■ **SUPPLIED MATERIAL**
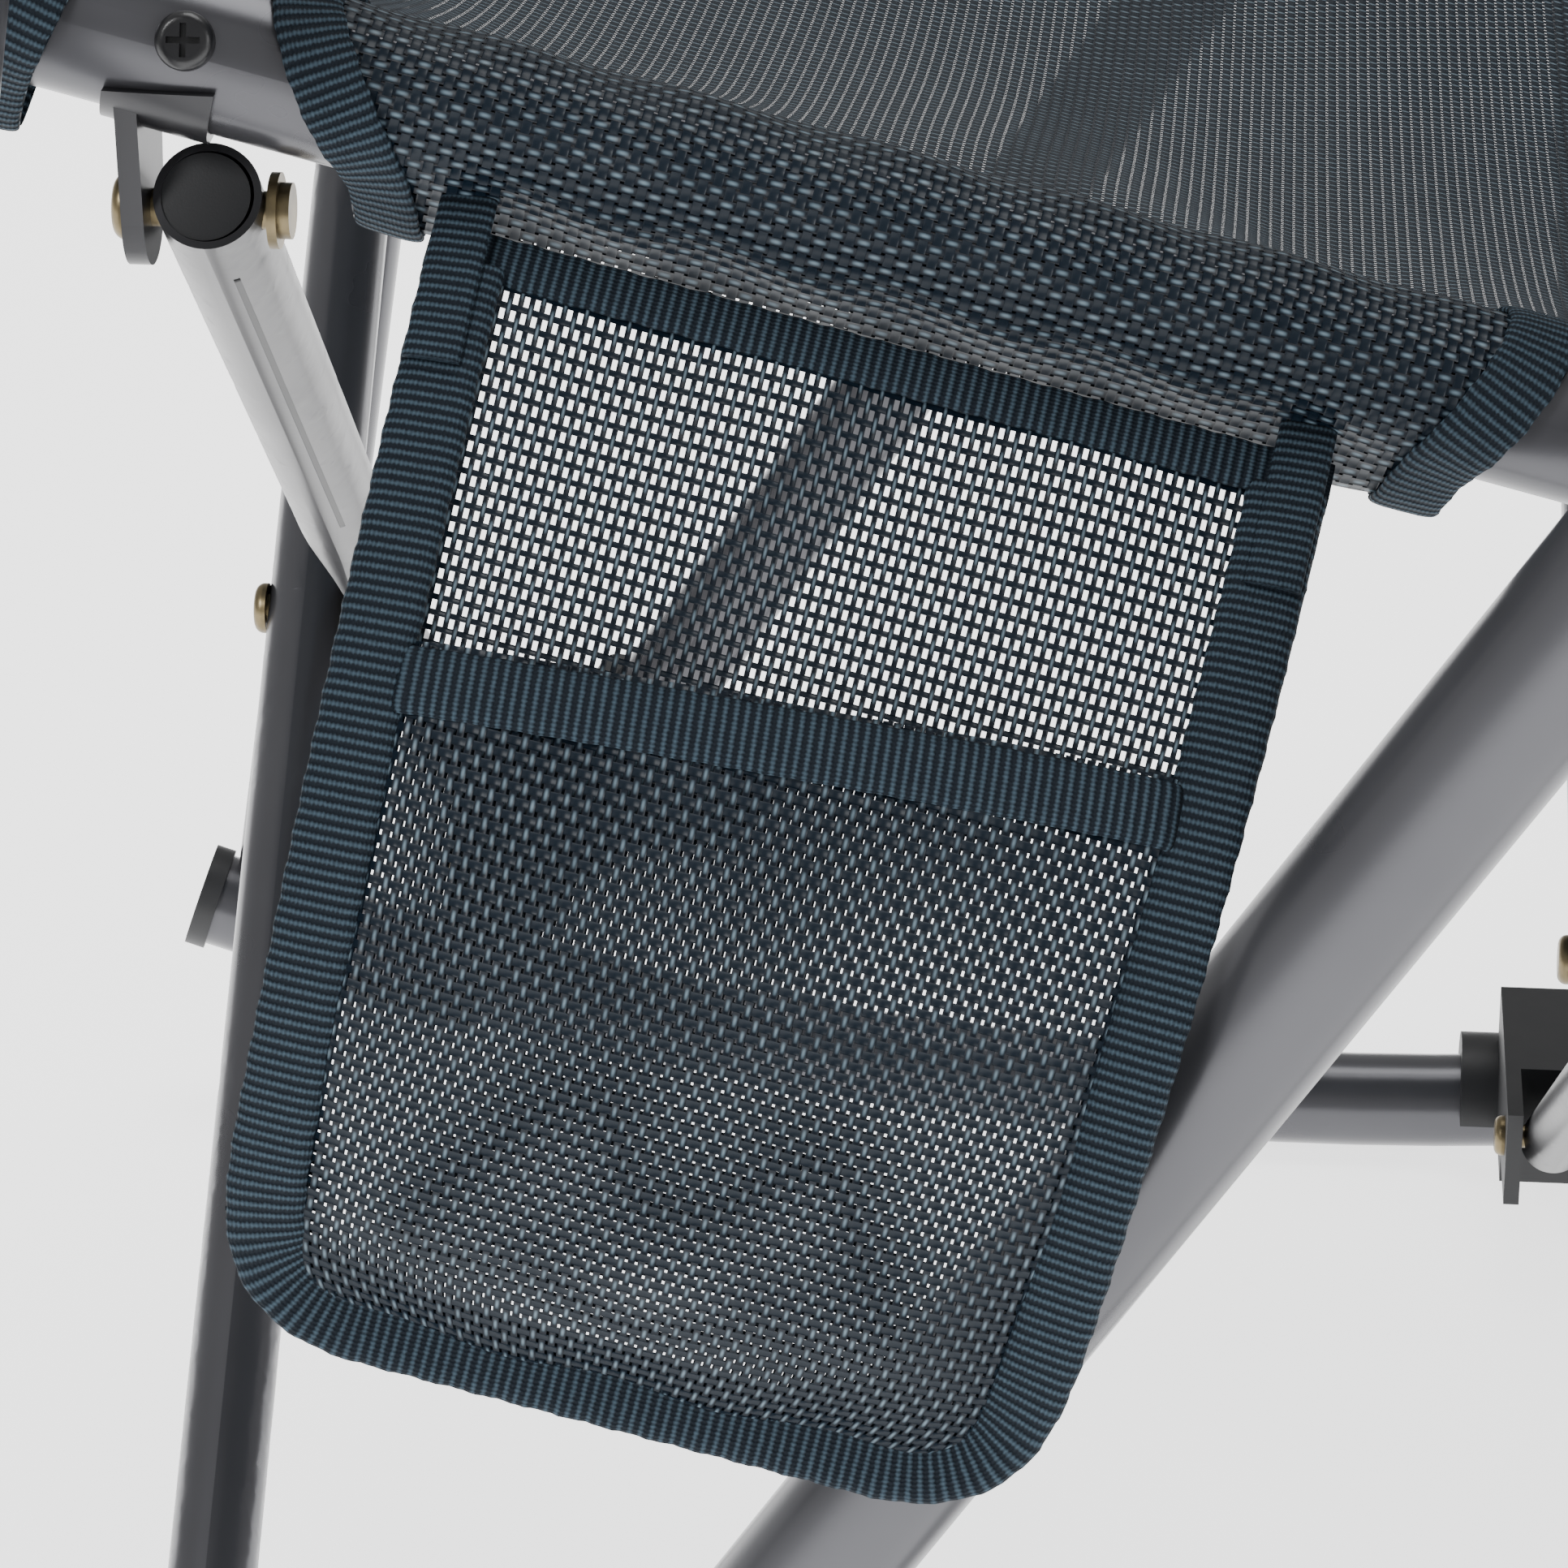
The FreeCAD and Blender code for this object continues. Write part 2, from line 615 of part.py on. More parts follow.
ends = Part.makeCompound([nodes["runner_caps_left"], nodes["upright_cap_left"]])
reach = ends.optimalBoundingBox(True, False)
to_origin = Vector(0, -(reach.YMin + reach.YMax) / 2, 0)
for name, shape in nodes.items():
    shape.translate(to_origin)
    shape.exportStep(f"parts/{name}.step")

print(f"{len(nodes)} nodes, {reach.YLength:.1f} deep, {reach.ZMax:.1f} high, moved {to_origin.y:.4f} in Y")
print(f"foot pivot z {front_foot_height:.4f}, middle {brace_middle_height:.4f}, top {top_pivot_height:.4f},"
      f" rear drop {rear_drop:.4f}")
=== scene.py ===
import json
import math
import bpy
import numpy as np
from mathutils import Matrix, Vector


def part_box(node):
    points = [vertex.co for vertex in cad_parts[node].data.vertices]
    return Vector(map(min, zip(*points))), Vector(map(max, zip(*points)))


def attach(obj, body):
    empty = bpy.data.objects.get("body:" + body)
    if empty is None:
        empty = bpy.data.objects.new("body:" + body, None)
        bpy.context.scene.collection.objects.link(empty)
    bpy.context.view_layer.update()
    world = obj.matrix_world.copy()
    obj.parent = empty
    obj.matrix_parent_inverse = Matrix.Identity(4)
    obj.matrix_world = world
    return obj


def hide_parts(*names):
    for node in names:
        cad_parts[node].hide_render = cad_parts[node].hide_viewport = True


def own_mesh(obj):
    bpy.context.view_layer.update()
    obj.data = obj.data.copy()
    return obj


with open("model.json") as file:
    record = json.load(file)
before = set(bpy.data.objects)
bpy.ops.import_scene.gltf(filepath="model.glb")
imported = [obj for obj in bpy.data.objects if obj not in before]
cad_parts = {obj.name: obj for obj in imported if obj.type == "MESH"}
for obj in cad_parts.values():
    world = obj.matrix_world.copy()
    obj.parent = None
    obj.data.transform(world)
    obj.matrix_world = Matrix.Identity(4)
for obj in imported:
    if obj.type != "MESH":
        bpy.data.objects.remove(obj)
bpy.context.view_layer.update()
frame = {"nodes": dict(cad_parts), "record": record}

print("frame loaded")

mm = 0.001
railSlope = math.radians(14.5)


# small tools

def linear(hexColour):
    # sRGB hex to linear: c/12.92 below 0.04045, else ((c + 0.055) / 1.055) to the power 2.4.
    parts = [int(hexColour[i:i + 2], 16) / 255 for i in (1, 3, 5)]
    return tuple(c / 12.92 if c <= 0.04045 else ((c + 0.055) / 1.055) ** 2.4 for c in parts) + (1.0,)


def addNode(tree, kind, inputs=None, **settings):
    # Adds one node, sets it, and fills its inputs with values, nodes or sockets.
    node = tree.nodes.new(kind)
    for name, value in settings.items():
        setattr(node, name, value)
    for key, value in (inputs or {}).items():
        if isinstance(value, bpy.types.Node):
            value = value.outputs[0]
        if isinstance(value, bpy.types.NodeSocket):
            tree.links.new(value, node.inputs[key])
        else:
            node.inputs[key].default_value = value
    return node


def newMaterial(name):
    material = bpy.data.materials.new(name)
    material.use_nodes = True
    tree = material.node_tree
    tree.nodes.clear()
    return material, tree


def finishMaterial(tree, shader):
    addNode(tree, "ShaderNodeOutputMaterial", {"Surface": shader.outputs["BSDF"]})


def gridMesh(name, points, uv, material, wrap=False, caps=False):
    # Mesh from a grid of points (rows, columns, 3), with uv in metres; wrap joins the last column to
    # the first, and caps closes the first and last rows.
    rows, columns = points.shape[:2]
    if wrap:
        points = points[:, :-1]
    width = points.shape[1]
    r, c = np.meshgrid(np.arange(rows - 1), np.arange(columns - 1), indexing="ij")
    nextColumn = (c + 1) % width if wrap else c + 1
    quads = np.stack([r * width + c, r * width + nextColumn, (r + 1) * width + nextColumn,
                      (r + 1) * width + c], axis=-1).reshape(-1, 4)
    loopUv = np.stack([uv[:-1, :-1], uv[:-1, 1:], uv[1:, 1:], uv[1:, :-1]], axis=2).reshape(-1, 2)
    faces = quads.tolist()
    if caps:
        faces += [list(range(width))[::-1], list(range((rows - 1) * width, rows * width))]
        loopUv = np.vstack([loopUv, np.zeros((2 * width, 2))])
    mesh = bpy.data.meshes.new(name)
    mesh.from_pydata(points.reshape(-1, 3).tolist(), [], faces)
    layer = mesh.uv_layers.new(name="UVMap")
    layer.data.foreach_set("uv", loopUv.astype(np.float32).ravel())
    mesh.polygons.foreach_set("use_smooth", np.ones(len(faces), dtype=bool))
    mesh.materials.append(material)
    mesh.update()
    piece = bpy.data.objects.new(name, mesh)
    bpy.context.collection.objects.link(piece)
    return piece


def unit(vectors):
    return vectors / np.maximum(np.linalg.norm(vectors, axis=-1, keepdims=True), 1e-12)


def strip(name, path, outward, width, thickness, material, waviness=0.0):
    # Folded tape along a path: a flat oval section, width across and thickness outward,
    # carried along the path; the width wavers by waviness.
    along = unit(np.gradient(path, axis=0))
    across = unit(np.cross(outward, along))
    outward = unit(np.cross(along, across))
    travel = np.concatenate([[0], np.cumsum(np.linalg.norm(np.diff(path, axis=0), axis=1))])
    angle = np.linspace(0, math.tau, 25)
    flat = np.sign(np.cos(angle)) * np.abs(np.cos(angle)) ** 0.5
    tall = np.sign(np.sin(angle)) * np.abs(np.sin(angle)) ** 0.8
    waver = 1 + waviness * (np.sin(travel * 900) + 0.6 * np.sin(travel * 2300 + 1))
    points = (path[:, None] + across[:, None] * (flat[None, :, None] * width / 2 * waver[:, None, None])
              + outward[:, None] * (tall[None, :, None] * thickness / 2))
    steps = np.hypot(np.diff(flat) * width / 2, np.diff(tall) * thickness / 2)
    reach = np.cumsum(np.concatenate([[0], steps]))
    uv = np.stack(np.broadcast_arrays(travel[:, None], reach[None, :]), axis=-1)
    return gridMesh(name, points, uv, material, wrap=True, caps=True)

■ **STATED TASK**
Every line of the data above should be reproduced word for word.

■ **WORKED SOLUTION**
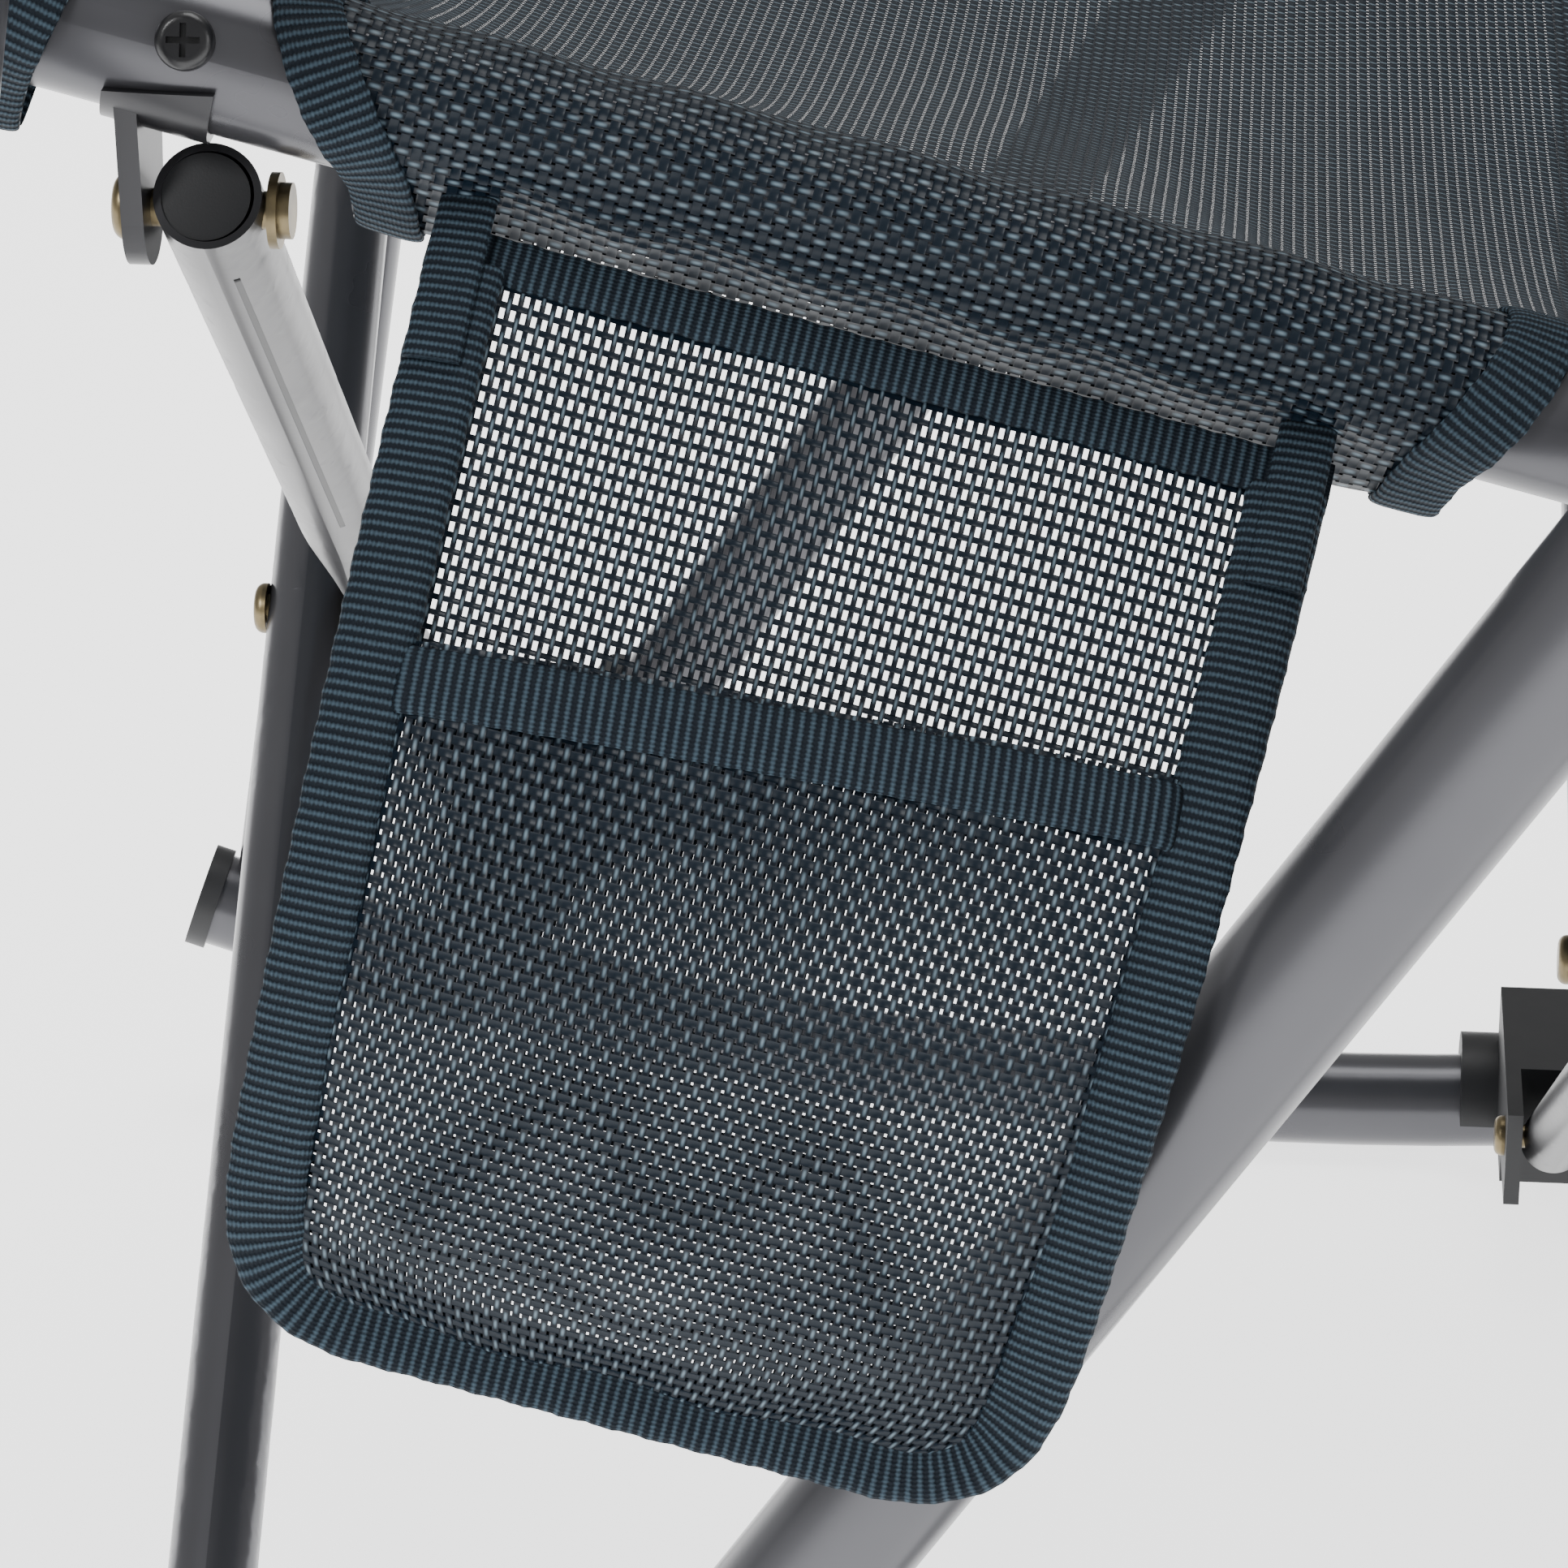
The FreeCAD and Blender code for this object continues. Write part 2, from line 615 of part.py on. More parts follow.
ends = Part.makeCompound([nodes["runner_caps_left"], nodes["upright_cap_left"]])
reach = ends.optimalBoundingBox(True, False)
to_origin = Vector(0, -(reach.YMin + reach.YMax) / 2, 0)
for name, shape in nodes.items():
    shape.translate(to_origin)
    shape.exportStep(f"parts/{name}.step")

print(f"{len(nodes)} nodes, {reach.YLength:.1f} deep, {reach.ZMax:.1f} high, moved {to_origin.y:.4f} in Y")
print(f"foot pivot z {front_foot_height:.4f}, middle {brace_middle_height:.4f}, top {top_pivot_height:.4f},"
      f" rear drop {rear_drop:.4f}")
=== scene.py ===
import json
import math
import bpy
import numpy as np
from mathutils import Matrix, Vector


def part_box(node):
    points = [vertex.co for vertex in cad_parts[node].data.vertices]
    return Vector(map(min, zip(*points))), Vector(map(max, zip(*points)))


def attach(obj, body):
    empty = bpy.data.objects.get("body:" + body)
    if empty is None:
        empty = bpy.data.objects.new("body:" + body, None)
        bpy.context.scene.collection.objects.link(empty)
    bpy.context.view_layer.update()
    world = obj.matrix_world.copy()
    obj.parent = empty
    obj.matrix_parent_inverse = Matrix.Identity(4)
    obj.matrix_world = world
    return obj


def hide_parts(*names):
    for node in names:
        cad_parts[node].hide_render = cad_parts[node].hide_viewport = True


def own_mesh(obj):
    bpy.context.view_layer.update()
    obj.data = obj.data.copy()
    return obj


with open("model.json") as file:
    record = json.load(file)
before = set(bpy.data.objects)
bpy.ops.import_scene.gltf(filepath="model.glb")
imported = [obj for obj in bpy.data.objects if obj not in before]
cad_parts = {obj.name: obj for obj in imported if obj.type == "MESH"}
for obj in cad_parts.values():
    world = obj.matrix_world.copy()
    obj.parent = None
    obj.data.transform(world)
    obj.matrix_world = Matrix.Identity(4)
for obj in imported:
    if obj.type != "MESH":
        bpy.data.objects.remove(obj)
bpy.context.view_layer.update()
frame = {"nodes": dict(cad_parts), "record": record}

print("frame loaded")

mm = 0.001
railSlope = math.radians(14.5)


# small tools

def linear(hexColour):
    # sRGB hex to linear: c/12.92 below 0.04045, else ((c + 0.055) / 1.055) to the power 2.4.
    parts = [int(hexColour[i:i + 2], 16) / 255 for i in (1, 3, 5)]
    return tuple(c / 12.92 if c <= 0.04045 else ((c + 0.055) / 1.055) ** 2.4 for c in parts) + (1.0,)


def addNode(tree, kind, inputs=None, **settings):
    # Adds one node, sets it, and fills its inputs with values, nodes or sockets.
    node = tree.nodes.new(kind)
    for name, value in settings.items():
        setattr(node, name, value)
    for key, value in (inputs or {}).items():
        if isinstance(value, bpy.types.Node):
            value = value.outputs[0]
        if isinstance(value, bpy.types.NodeSocket):
            tree.links.new(value, node.inputs[key])
        else:
            node.inputs[key].default_value = value
    return node


def newMaterial(name):
    material = bpy.data.materials.new(name)
    material.use_nodes = True
    tree = material.node_tree
    tree.nodes.clear()
    return material, tree


def finishMaterial(tree, shader):
    addNode(tree, "ShaderNodeOutputMaterial", {"Surface": shader.outputs["BSDF"]})


def gridMesh(name, points, uv, material, wrap=False, caps=False):
    # Mesh from a grid of points (rows, columns, 3), with uv in metres; wrap joins the last column to
    # the first, and caps closes the first and last rows.
    rows, columns = points.shape[:2]
    if wrap:
        points = points[:, :-1]
    width = points.shape[1]
    r, c = np.meshgrid(np.arange(rows - 1), np.arange(columns - 1), indexing="ij")
    nextColumn = (c + 1) % width if wrap else c + 1
    quads = np.stack([r * width + c, r * width + nextColumn, (r + 1) * width + nextColumn,
                      (r + 1) * width + c], axis=-1).reshape(-1, 4)
    loopUv = np.stack([uv[:-1, :-1], uv[:-1, 1:], uv[1:, 1:], uv[1:, :-1]], axis=2).reshape(-1, 2)
    faces = quads.tolist()
    if caps:
        faces += [list(range(width))[::-1], list(range((rows - 1) * width, rows * width))]
        loopUv = np.vstack([loopUv, np.zeros((2 * width, 2))])
    mesh = bpy.data.meshes.new(name)
    mesh.from_pydata(points.reshape(-1, 3).tolist(), [], faces)
    layer = mesh.uv_layers.new(name="UVMap")
    layer.data.foreach_set("uv", loopUv.astype(np.float32).ravel())
    mesh.polygons.foreach_set("use_smooth", np.ones(len(faces), dtype=bool))
    mesh.materials.append(material)
    mesh.update()
    piece = bpy.data.objects.new(name, mesh)
    bpy.context.collection.objects.link(piece)
    return piece


def unit(vectors):
    return vectors / np.maximum(np.linalg.norm(vectors, axis=-1, keepdims=True), 1e-12)


def strip(name, path, outward, width, thickness, material, waviness=0.0):
    # Folded tape along a path: a flat oval section, width across and thickness outward,
    # carried along the path; the width wavers by waviness.
    along = unit(np.gradient(path, axis=0))
    across = unit(np.cross(outward, along))
    outward = unit(np.cross(along, across))
    travel = np.concatenate([[0], np.cumsum(np.linalg.norm(np.diff(path, axis=0), axis=1))])
    angle = np.linspace(0, math.tau, 25)
    flat = np.sign(np.cos(angle)) * np.abs(np.cos(angle)) ** 0.5
    tall = np.sign(np.sin(angle)) * np.abs(np.sin(angle)) ** 0.8
    waver = 1 + waviness * (np.sin(travel * 900) + 0.6 * np.sin(travel * 2300 + 1))
    points = (path[:, None] + across[:, None] * (flat[None, :, None] * width / 2 * waver[:, None, None])
              + outward[:, None] * (tall[None, :, None] * thickness / 2))
    steps = np.hypot(np.diff(flat) * width / 2, np.diff(tall) * thickness / 2)
    reach = np.cumsum(np.concatenate([[0], steps]))
    uv = np.stack(np.broadcast_arrays(travel[:, None], reach[None, :]), axis=-1)
    return gridMesh(name, points, uv, material, wrap=True, caps=True)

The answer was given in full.